Let $A$ be a nonempty finite subset of $\mathbb{R}$.
Firstly, let me write down how to define the term "the smallest element of $A$" formally.
Suppose 'for every $x\in A$, there exists $y \in A$ such that $x>y$'.
Since $A$ is nonempty, we can pick an element $x_0\in A$. Then by assumption, there exists $x_1$ such that $x_0>x_1$. Continuing in this manner, we get a finite sequence $x_0>x_1>...>x_{|A|}$. This means that $\{x_0,...,x_{|A| }\}$ is a subset of $A$, but the former set has cardinality greater than the latter set. This is a contradiction.
Thus, there exists $x\in A$ such that $x\leq y$ for all $y\in A$.

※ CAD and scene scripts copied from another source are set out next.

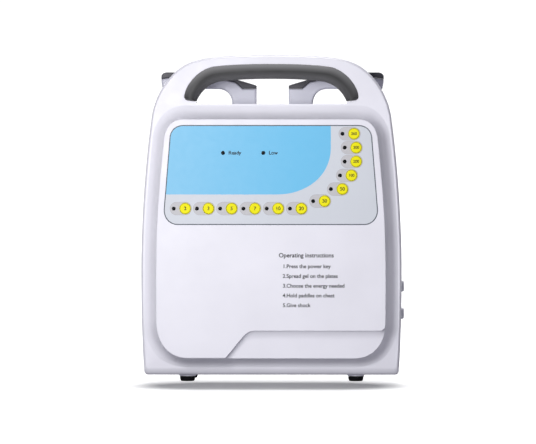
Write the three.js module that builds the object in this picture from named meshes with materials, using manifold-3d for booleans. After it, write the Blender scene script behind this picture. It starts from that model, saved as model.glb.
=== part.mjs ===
// Portable defibrillator: an upright plastic case with an arched carrying handle, twelve energy
// keys on its front, and two external paddles that stand in wells in its top.
// Millimetres, +Z up, the front faces -Y. The origin is on the floor, under the middle of the case.

import * as THREE from "three";
import { mergeVertices } from "three/addons/utils/BufferGeometryUtils.js";
import Module from "manifold-3d";

const wasm = await Module();
wasm.setup();

// ---------------------------------------------------------------- driving dimensions

const TOP_Z = 393; // crown of the handle arch
const HALF_WIDTH = 156.8; // widest half of the case, low on its sides
const CASE_BOTTOM = 8; // underside of the case, which stands on its feet
const FACE_Y = -95; // front of the raised panel
const RIM_Y = -67; // front of the rim and of the handle arch
const SEAM_Y = -55; // parting line between the front and the rear shell
const ARCH_BACK_Y = -42; // back of the handle arch
const REAR_Y = 95; // back of the case
const WALL = 3; // moulded wall
const EDGE_ROUND = 3; // rear edges of the handle arch
const RIM_ROUND = 9; // depth of the soft outer edge at the front of the case
const REAR_ROUND = 14; // its rear edges
const GAP = 0.3; // between pieces that touch
const GRIP_STANDS = 5; // the grip stands this far in front of the handle arch
const REAR_TAPER = 0.06; // share of its width that the case loses towards the back
const RIDGE_Z = 334.2; // top of the case under the handle arch
const DECK_REAR_Z = 321; // the top deck falls to this height at the back

const STEP_DEPTH = 7; // the lower right of the panel is this much further back
const STEP_Z = 62.2; // height of the step's edge
const STEP_SWEEP = 12; // the hollow below the step's edge runs out over this height
const STEP_CURVE = 2.6; // how early the step's wall falls away
const PANEL_BOTTOM = 28.8;
const PANEL_TOP = 316.3;
const PANEL_LIP = 8.3; // straight wall behind the panel's edge
const COVE_WIDTH = 15; // hollow flank beside the raised panel, down to the rim
const COVE_WIDTH_ABOVE = 16.8; // above the panel
const COVE_WIDTH_BELOW = 12; // and below it
const COVE_CURVE = 3.3; // how early the flank falls away
const COVE_LEAN = 0.25; // share of its fall that is spread evenly, so that it meets the rim at a slope
const BASE_LEAN = 0.14; // below the panel the whole front leans back by this much for each millimetre down
const RIM_START = 0.26; // the outer edge's curve starts at this angle, in radians

const OVERLAY_THICKNESS = 0.8;
const OVERLAY_BORDER = 1.3; // strip of overlay left round the blue window
const KEY_RADIUS = 6.3;
const KEY_TRAVEL = 0.8;
const LED_RADIUS = 2.2;
const LED_RECESS = 0.4; // the lamps' posts end this far behind the panel's face
const LED_OFFSET = 13.8; // each key's lamp is this far to its left
const BOARD_Y = -84; // front of the keypad board

const PADDLE_Y = 16; // middle of the paddles, front to back
const PADDLE_INNER = 19.7; // handle, measured outwards from the middle of the case
const PADDLE_OUTER = 134.6;
const PADDLE_BASE_TOP = 316;
const PADDLE_BASE_BOTTOM = 298.3;
const PADDLE_BAR_BOTTOM = 352.2;
const PADDLE_TOP = 372.4;
const PADDLE_WIDTH = 30; // handle, front to back
const PADDLE_BUTTON_U = 92; // thumb button, outwards from the middle of the case
const WELL_FLOOR = 294.3;

const FOOT_X = 101.5;
const FOOT_YS = [-43.5, 72];
const FOOT_HEIGHT = 5.9; // rubber below the case's foot bosses
const SOCKET_ZS = [114.5, 81.6];
const SOCKET_Y = -35;
const SCREW_SEAT_Y = 91; // the housing screws' heads sit in the back of the case
const SCREW_PLACES = [
  [-130, 40],
  [130, 40],
  [-128, 272],
  [128, 272],
];

// Battery bay and mains panel in the back of the case: [x low, x high, z low, z high].
const BATTERY_BAY = [-116, -24, 20, 112];
const MAINS_PANEL = [58, 132, 44, 112];
const MAINS_RECESS = 4;
const SWITCH_X = 95;
const SWITCH_Z = 93;
const INLET_Z = 62;
const GROUND_X = 66;

// ---------------------------------------------------------------- materials

function material(color, roughness, metalness = 0) {
  return new THREE.MeshStandardMaterial({ color, roughness, metalness });
}

const casePlastic = material(0xe9e8ef, 0.45);
const gripRubber = material(0x55565a, 0.75);
const overlayFilm = material(0xd0d3da, 0.4);
const blueFilm = material(0x86cbf2, 0.3);
const lampPlastic = material(0x14161c, 0.25);
const keyPlastic = material(0xeee833, 0.45);
const paddlePlastic = material(0xcbcad6, 0.45);
const capPlastic = material(0x4e4d56, 0.55);
const buttonPlastic = material(0xe0691f, 0.45);
const electrodeSteel = material(0xb9bcc0, 0.25, 1);
const footRubber = material(0x161618, 0.85);
const socketPlastic = material(0xa6a6ac, 0.5);
const blackPlastic = material(0x1b1c1f, 0.5);
const zincSteel = material(0x9fa3a8, 0.35, 1);
const boardGreen = material(0x1f5b3a, 0.6);
const batteryWrap = material(0x31434f, 0.6);
const capacitorCan = material(0x8c9094, 0.3, 1);
const windingWrap = material(0xc7a24a, 0.6);

// ---------------------------------------------------------------- solids from geometry

function solidOf(geometry) {
  const bare = geometry.clone();
  bare.deleteAttribute("normal");
  bare.deleteAttribute("uv");
  const merged = mergeVertices(bare, 1e-3);
  const index = merged.index.array;
  const triangles = [];
  for (let i = 0; i < index.length; i += 3) {
    const [a, b, c] = index.slice(i, i + 3);
    if (a !== b && b !== c && c !== a) triangles.push(a, b, c);
  }
  return new wasm.Manifold(
    new wasm.Mesh({
      numProp: 3,
      vertProperties: merged.attributes.position.array,
      triVerts: new Uint32Array(triangles),
    }),
  );
}

function geometryOf(solid) {
  const made = solid.getMesh();
  const geometry = new THREE.BufferGeometry();
  geometry.setAttribute("position", new THREE.BufferAttribute(made.vertProperties, 3));
  geometry.setIndex(new THREE.BufferAttribute(made.triVerts, 1));
  geometry.computeVertexNormals();
  return geometry;
}

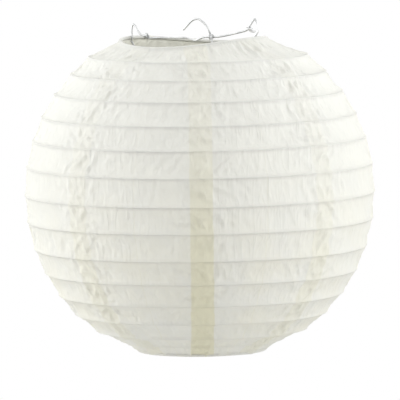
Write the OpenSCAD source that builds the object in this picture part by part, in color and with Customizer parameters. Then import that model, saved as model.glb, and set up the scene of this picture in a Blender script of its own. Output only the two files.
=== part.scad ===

And uniqueness of such $x$ follows easily. Hence, we just defined the term "the smallest element of the set $A$" formally. Note that this is the minimum among distict elements. If we continue in this manner, we can define the $j$-th minimum among distinct elements formally. (For example, $2$-nd minimum can be defined as $min ( A\setminus\{min A\})$)
Now my question is the below:
Say, we have defined the term "$j$-the smallest element" (possibly not disticint) although we have not defined it formally yet because all we know what it means informally. Denote this function by $F_j:\mathbb{R}^n \rightarrow \mathbb{R}$.
This is slightly different situation from previously described one, because the case $x_1=...=x_n$ may happen. However for the case $j=1$, there is actually no difference from the above distinct-case. However, for $j>1$, I am not sure how to define it formally. How do we define it?
One way is the following:
Let $x\in \mathbb{R}^n$
Then, there exists permutation $\sigma\in S_n$ such that $x_{\sigma_1}\leq\cdots\leq x_{\sigma_n}$.
Let $\tau \in S_n$ be another permutation with the same property.
If one can show that $x_{\sigma_i}=x_{\tau_i}$ for all $i$, then $F_j$ is well-defined and we are done. How do I prove this equality?
And is there another clever "neat" way to define $F_j$ formally?
Thank you in advance!
[EDIT]
My description seems very confusing. To make it clear, take, for example, $a_1=1, a_2=1, a_3=2$. I want to have $1$ as both the first and second smallest element and $2$ as the third smallest element, so that $F_1(1,1,2)=1, F_2(1,1,2)=1, F_3(1,1,2)=2$.
A formulation that works for your other question also.
Let $S$ be the collection of the $\binom nj$ subsets of $\{1,2,\ldots,n\}$ that have exactly $j$ elements.
To each $M\in S$ define $$ \max M=\max\{x_i\mid i\in M\}. $$ Then the $j$th smallest number $z_j$ is $$ z_j=\min\{\max M\mid M\in S\}. $$
After all, if $z_1\le z_2\le \cdots\le z_j\le\cdots$ are the numbers $x_i$ rewritten in ascending order, then the choice of $M$ corresponding to $\{z_1,z_2,\ldots,z_j\}$ has $z_j$ as $\max M$. And obviously that is (one of) the smallest you can get, i.e. $\min\{\max M\}$.